The Manteno Historical Society is proud to announce Timothy Salzman has been awarded the Lucille Thies Personal Achievement Award for 2024 and will be honored on Sunday, August 25, at the Society’s annual Heritage Banquet. The dinner and program begin at 12:30 p.m., at the Manteno Sportsmen’s Club. For additional information or to purchase tickets, contact Jeff Jarvis at 815-933-2055.
Timothy Salzman
Lucille Thies Personal Achievement Award
by Mary Beth Collier

Music has taken Timothy Salzman throughout the United States and the world, including more than 40 trips abroad, including South Korea, Singapore, the Philippines, Australia, Thailand, China, England, France, Russia, and Japan. He grew up on his family’s dairy and grain farm north of Manteno and credits his start on the farm to his success in life.
“Farm kids know how to work hard,” he told me. This humble philosophy inspired him long after he’d left Manteno, first for his work in the Midwest, then in Montana and Washington, and finally in the international music community.
Tim is the recipient of the 2024 Manteno/Rockville Historical Society’s Lucille Thies Personal Achievement Award, which honors former and current Manteno residents, who have accomplished great things outside their hometown. He was chosen for this award based on his internationally recognized accomplishments as a performer, conductor, and teacher, specializing in wind bands. The son of the late George and Beverly Salzman, Tim and his two sisters, Beryl and Christine, were raised on family, faith, and community. His experience of growing up in a farm community taught him how to approach his life and career. Just like seeds planted in a well-fertilized field, in Manteno the seeds of Tim’s musical interests yielded an abundant harvest.
For Tim, the piano was both the beginning of a life-long passion for music and an escape from farm work. His lessons at the bench piqued his interest in music; he later studied with piano faculty members at Olivet Nazarene University, who urged him to aspire to greatness. In elementary school, he began playing the oboe. In high school, when he wasn’t busy forming a rock band with friends or marching in local drum and bugle corps (the White Tornadoes of Momence), he taught himself to play the tuba. His efforts were rewarded in his senior year as Tim won the John Philip Sousa Award, an award dedicated to outstanding high school seniors, who have worked to better their band programs.
It was the tuba that launched his career. As the first chair tuba player in the Illinois All State Band, Tim chose Wheaton College to pursue a bachelor’s degree in music education. His friends in college, some of whom included world-famous trombone player Douglas Yeo and Halo video game composer Martin O’Donnell, pushed him to continue to work hard for the future he desired. At Northern Illinois University, he earned a master’s degree in music performance and studied with Arnold Jacobs, the Chicago Symphony Orchestra’s principal tuba player and a renowned pedagogue who deeply influenced his musical life.

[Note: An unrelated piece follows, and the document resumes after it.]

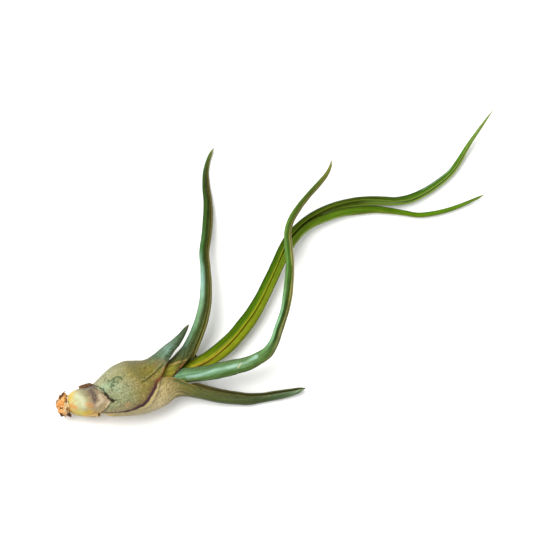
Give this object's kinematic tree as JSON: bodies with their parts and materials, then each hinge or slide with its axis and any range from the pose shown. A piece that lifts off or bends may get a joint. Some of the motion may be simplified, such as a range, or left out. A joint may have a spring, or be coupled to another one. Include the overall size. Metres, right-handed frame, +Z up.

After college, Tim went back to his roots. After applying for 80 jobs, he received an offer from Dale Hopper, his former teacher with the White Tornadoes. Tim took Dale’s position as the high school marching and concert band director at the local high school in the tiny town of Herscher. There, he was a farm kid among his own. Tim poured the lessons he had learned thus far into the students at Herscher, and their musicality and work ethic paid off, leading them to become the three-time State of Illinois Marching Band Champions in 1980, ’81, and ’82, as well as the 1982 Marching Bands of America Summer National Grand Champions.
Tim went on to have an accomplished career in drum and bugle corps, arranging and directing several renowned junior corps, two of which won the Drum Corps International World Championships. In 2014, he was inducted into the Drum Corps International Hall of Fame.
Meanwhile, a graduate school classmate recruited Tim to Montana State University, where he served as the director of bands, founding the MSU Wind Ensemble and ‘Spirit of the West’ marching band. Four years later, he accepted a faculty position at the University of Washington, where he continues to serve as a professor of music and director of concert bands. Now in his 46th year of teaching, Tim continues to conduct the University of Washington Wind Ensemble and teaches graduate students in the instrumental conducting program, many of whom have become professors at university music schools throughout the country.
In addition to being on the faculty at Washington, he has been an author, visiting professor, conductor, arranger, and consultant for bands throughout North America, Europe, and Asia. Tim also has conducted several military bands, including the ‘President’s Own’ United States Marine Band, the U. S. Army Field Band, U. S. Navy Band, China’s People’s Liberation Army Band, and the Singapore Armed Forces Band.
Tim lives with his wife, Jodi, in Seattle, close to his children, Jon and Leigh, while his daughter Hannah attends Biola University in Southern California. Although Tim loves the Pacific Northwest, he also fondly remembers the Midwest as a grounded place that gave him his start. The rural values of hard work and patience he learned on the farm stayed with him.
“There may be more talented people,” he said, “but I’ve always thought they will not outwork me.”